Pedro Canales
La Chine a pour objectif à court terme d’entrer pleinement sur le marché européen, et à moyen terme sur celui des États-Unis. Pour y parvenir, elle envisage de créer une tête de pont, qui, pour l’Europe, serait au Maroc ou en Espagne. Le choix reste à faire.
Le Maroc possède des accords de libre-échange avec l’Europe et les États-Unis, ce qui permettrait à Pékin de placer sur le marché occidental ses produits les plus commerciaux, comme les voitures électriques. L’Espagne, quant à elle, étant membre de l’Union européenne et ayant un traité d’amitié, de navigation et de commerce avec les États-Unis, peut faciliter le transit des produits de grande consommation exportés par la Chine.
L’imposition de droits de douane européens sur l’importation de voitures électriques chinoises, pouvant atteindre 38 %, a été très mal acceptée par le pays de Xi Jinping. Le président espagnol Pedro Sánchez, actuellement en visite à Pékin, a demandé à l’Union européenne de reconsidérer ces droits de douane, arguant que « ce dont nous avons besoin, ce n’est pas une guerre commerciale, mais de construire des ponts entre l’Union européenne et la Chine ». L’Espagne envisage d’installer sur le sol ibérique une usine de voitures du constructeur chinois MG.
La main tendue de Pedro Sánchez à Xi Jinping a également d’autres objectifs : à court terme, empêcher Pékin d’appliquer des représailles commerciales sur l’importation de produits porcins, dont l’Espagne est le premier exportateur vers la Chine, devant les États-Unis et le Brésil, avec un solde de 1,4 milliard d’euros en 2023 ; et à moyen terme, s’établir comme tête de pont pour les exportations électroniques, les appareils de sécurité et les véhicules électriques vers l’Europe.
Mais notre voisin du sud, le Maroc, poursuit également le même objectif d’être l’intermédiaire pour le marché des voitures électriques et de l’électronique grand public de la Chine vers l’Europe, et pourquoi pas, également vers les États-Unis. Pour l’instant, Rabat a réussi à convaincre le géant industriel chinois Gotion High-Tech de construire une giga-usine de batteries pour voitures électriques près de Kénitra, avec un investissement de 1,2 milliard d’euros.
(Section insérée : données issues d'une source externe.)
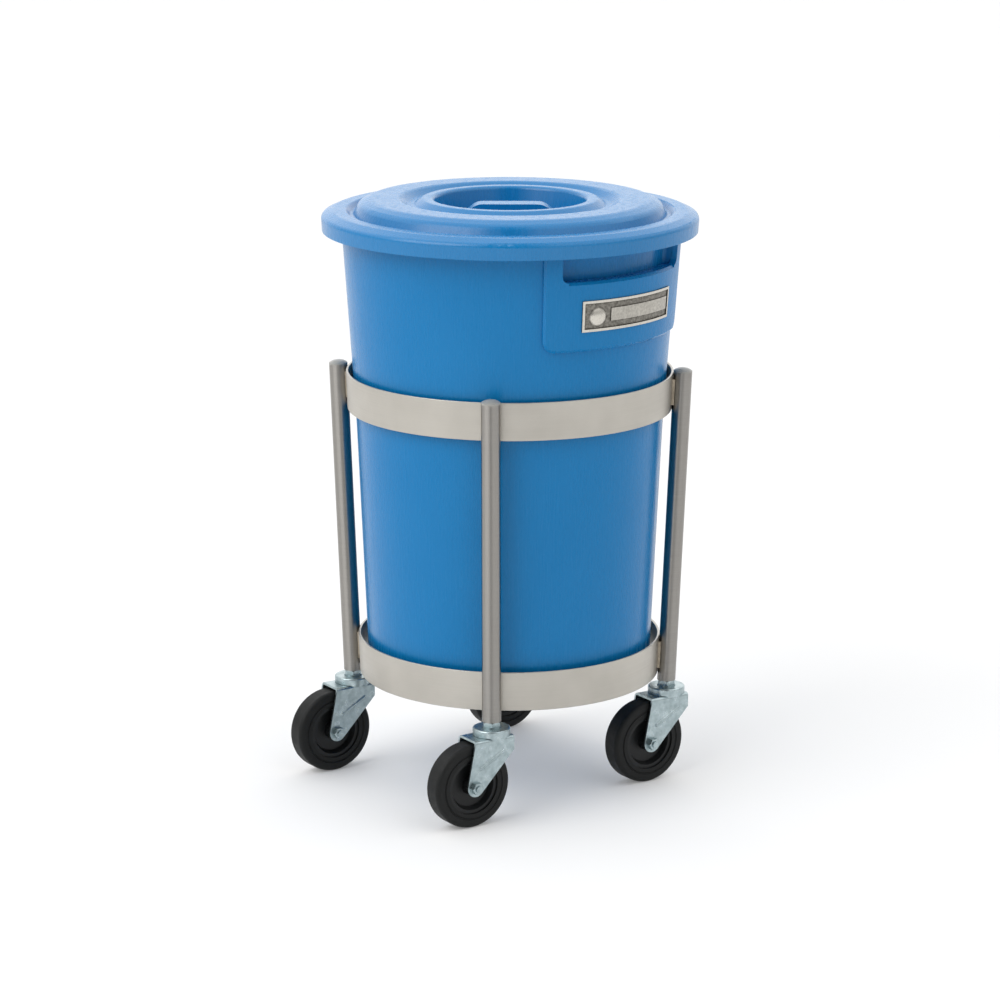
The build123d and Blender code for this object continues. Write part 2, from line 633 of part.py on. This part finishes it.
def lid_shell():
    """The lid's turned form: lip, flange, groove, broad raised ring, inner ring and recess."""
    edge = lid_radius()
    groove_radius = lid_flange_inner() - LID_GROOVE_INSET
    groove_z = LID_FLANGE_Z - LID_GROOVE_DEPTH
    shoulder_radius = groove_radius - LID_SHOULDER_INSET
    crest_outer = shoulder_radius - LID_CREST_INSET
    crest_inner = crest_outer - LID_CREST_WIDTH
    ring_groove_radius = crest_inner - LID_RING_GAP / 2
    ring_groove_z = LID_CREST_Z - LID_RING_GROOVE_DEPTH
    ring_outer = crest_inner - LID_RING_GAP
    recess_radius = lid_recess_radius()
    return turned(sheet_section([
        (edge - LID_LIP_LEAN, LID_FLANGE_Z - LID_LIP_DEPTH, 0),
        (edge, LID_FLANGE_Z - LID_EDGE_DROP, 6),
        (edge - LID_EDGE_WIDTH, LID_FLANGE_Z, 7),
        (lid_flange_inner(), LID_FLANGE_Z, 3),
        (groove_radius + LID_GROOVE_WIDTH / 2, groove_z, 1.5),
        (groove_radius - LID_GROOVE_WIDTH / 2, groove_z, 1.5),
        (shoulder_radius, LID_CREST_Z - LID_SHOULDER_DROP, 10),
        (crest_outer, LID_CREST_Z, 14),
        (crest_inner, LID_CREST_Z, 10),
        (ring_groove_radius + LID_RING_GROOVE_WIDTH / 2, ring_groove_z, 2),
        (ring_groove_radius - LID_RING_GROOVE_WIDTH / 2, ring_groove_z, 2),
        (ring_outer, LID_CREST_Z, 5),
        (recess_radius, LID_CREST_Z, 5),
        (recess_radius - LID_RECESS_DRAFT, LID_RECESS_Z, 4),
        (0, LID_RECESS_Z, 0),
    ], LID_SHEET))


def lid_bar():
    """The grip bar that bridges the lid's central recess, arched down at both ends."""
    bar_top = LID_CREST_Z - LID_BAR_BELOW_CREST
    bar_foot = LID_RECESS_Z - LID_SHEET / 2
    half_flat = LID_BAR_FLAT / 2 + LID_BAR_THICKNESS
    half_span = lid_recess_radius() - 2 * LID_RECESS_DRAFT
    strap = extrude(sheet_section([
        (half_span, bar_foot, 0),
        (half_flat, bar_top, LID_BAR_BEND),
        (-half_flat, bar_top, LID_BAR_BEND),
        (-half_span, bar_foot, 0),
    ], LID_BAR_THICKNESS), LID_BAR_WIDTH / 2, both=True)
    strap &= disc(lid_recess_radius(), bar_foot, LID_CREST_Z)
    return Rot(0, 0, LID_BAR_HEADING) * strap


def lid():
    """The moulded lid with its grip bar."""
    return lid_shell() + lid_bar()


# Assembly

def cart_pieces():
    """Everything fixed to the tube cart."""
    upper_hoop = hoop(UPPER_HOOP_BOTTOM, UPPER_HOOP_HEIGHT)
    lower_hoop = hoop(LOWER_HOOP_BOTTOM, LOWER_HOOP_HEIGHT)
    long_bar, half_bars = base_bars()
    welds = []
    for angle in CORNERS.values():
        welds += weld_beads(angle, upper_hoop, UPPER_HOOP_BOTTOM, UPPER_HOOP_HEIGHT)
        welds += weld_beads(angle, lower_hoop, LOWER_HOOP_BOTTOM, LOWER_HOOP_HEIGHT)
    pieces = {
        "upper_hoop": upper_hoop,
        "lower_hoop": lower_hoop,
        "base_bar_long": long_bar,
        "base_bar_halves": half_bars,
        "hoop_welds": Compound(children=welds),
    }
    for corner, angle in CORNERS.items():
        pieces[f"upright_{corner}"] = upright(angle)
        pieces[f"upright_cap_{corner}"] = upright_cap(angle)
        pieces[f"stem_socket_{corner}"] = stem_socket(angle)
    return pieces


def caster_place(angle):
    """Frame of one caster, on its upright's foot and turned to the common heading."""
    return Rot(0, 0, angle) * Pos(UPRIGHT_FOOT_CIRCLE, 0, 0) * Rot(0, 0, CASTER_HEADING - angle)


def caster_pieces():
    """The four casters, and their like fasteners gathered in one group each."""
    nut = Pos(0, 0, WASHER_TOP) * hexagon_nut(STEM_NUT_ACROSS, STEM_RADIUS + SLIP_FIT, STEM_NUT_HEIGHT)
    like_fasteners = {"stem_washers": stem_washer(), "stem_nuts": nut}
    each = {
        "caster_stem": caster_stem(),
        "raceway_cup": raceway_cup(),
        "swivel_balls": swivel_balls(),
        "caster_fork": fork(),
        "axle_sleeve": axle_sleeve(),
        "axle_bolt": axle_bolt(),
        "axle_nut": axle_nut(),
        "wheel_hub": wheel_hub(),
        "wheel_tyre": tyre(),
    }
    pieces = {}
    for name, shape in like_fasteners.items():
        copies = [(caster_place(angle) * shape).solid() for angle in CORNERS.values()]
        pieces[name] = Compound(children=copies)
    for corner, angle in CORNERS.items():
        for name, shape in each.items():
            pieces[f"{name}_{corner}"] = caster_place(angle) * shape
    return pieces


def all_pieces():
    """Every node of the object by name, in the object's own frame."""
    pieces = {**cart_pieces(), **caster_pieces()}
    pieces["bin_body"] = bin_body()
    pieces["nameplate"] = nameplate()
    pieces["lid"] = lid()
    shift = footprint_shift()
    return {name: shift * shape for name, shape in pieces.items()}


def main():
    os.makedirs("parts", exist_ok=True)
    for name, shape in all_pieces().items():
        export_step(shape, f"parts/{name}.step")


if __name__ == "__main__":
    main()
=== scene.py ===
from math import cos, pi, radians, sin
import bmesh
import bpy
from mathutils import Matrix, Vector


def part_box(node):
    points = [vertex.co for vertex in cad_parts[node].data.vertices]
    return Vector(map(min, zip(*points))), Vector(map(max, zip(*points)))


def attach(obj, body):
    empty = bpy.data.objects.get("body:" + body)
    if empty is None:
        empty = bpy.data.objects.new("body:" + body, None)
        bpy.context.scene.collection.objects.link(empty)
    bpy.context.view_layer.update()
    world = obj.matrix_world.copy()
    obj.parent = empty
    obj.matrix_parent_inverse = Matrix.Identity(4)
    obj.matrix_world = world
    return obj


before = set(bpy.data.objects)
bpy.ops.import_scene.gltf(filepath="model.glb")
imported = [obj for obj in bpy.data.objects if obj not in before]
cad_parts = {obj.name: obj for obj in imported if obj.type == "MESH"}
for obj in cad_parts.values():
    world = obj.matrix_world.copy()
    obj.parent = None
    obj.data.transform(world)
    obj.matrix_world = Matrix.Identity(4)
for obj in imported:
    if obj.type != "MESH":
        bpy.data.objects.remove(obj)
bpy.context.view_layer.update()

# Camera
# The photo was taken from slightly above the lid with a long lens. The camera is placed from
# the bin's own axis, which is read from the round lid.
lid_low, lid_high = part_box("lid")
AXIS = Vector(((lid_low[0] + lid_high[0]) / 2, (lid_low[1] + lid_high[1]) / 2, 0))
CAMERA_DISTANCE = 4.040
CAMERA_HEIGHT = 1.334
CAMERA_SIDE_ANGLE = radians(6.0)
CAMERA_PITCH = radians(13.84)
CAMERA_YAW = radians(-0.16)
CAMERA_ROLL = radians(-0.11)
FOCAL_PIXELS = 3464.0
FRAME_PIXELS = 1000
SENSOR_WIDTH = 36.0

camera_data = bpy.data.cameras.new("photo_camera")
camera_data.sensor_width = SENSOR_WIDTH
camera_data.lens = SENSOR_WIDTH * FOCAL_PIXELS / FRAME_PIXELS
camera_data.clip_end = 50.0
camera = bpy.data.objects.new("photo_camera", camera_data)
bpy.context.scene.collection.objects.link(camera)
camera.location = AXIS + Vector((
    CAMERA_DISTANCE * sin(CAMERA_SIDE_ANGLE), -CAMERA_DISTANCE * cos(CAMERA_SIDE_ANGLE), CAMERA_HEIGHT))
turn_to_view = Matrix.Rotation(CAMERA_SIDE_ANGLE - CAMERA_YAW, 3, "Z")
tilt_down = Matrix.Rotation(pi / 2 - CAMERA_PITCH, 3, "X")
lean = Matrix.Rotation(-CAMERA_ROLL, 3, "Z")
camera.rotation_euler = (turn_to_view @ tilt_down @ lean).to_euler()
bpy.context.scene.camera = camera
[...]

Il est certain que cette décision chinoise intervient à un moment où l’industrie automobile marocaine a atteint une production annuelle de 700 000 voitures par les groupes Stellantis et Renault, qui cherchent à passer du moteur thermique à l’électrique pour répondre à la demande européenne. Cependant, il n’est pas exclu que la Chine cherche à aller plus loin, et à s’implanter au Maroc avec cette méga-usine de batteries pour ses propres véhicules, qui pourraient être produits en Espagne ou au Maroc même.
La présence de la Chine en Europe est un défi à moyen terme. Le géant chinois, premier fabricant mondial et premier exportateur, étudie méticuleusement chacune de ses étapes, et selon les analystes et observateurs, il est en mesure de faire des offres très intéressantes à ses interlocuteurs, qu’ils soient marocains ou espagnols. La précipitation du voyage du président espagnol Pedro Sánchez en Chine semble donc évidente.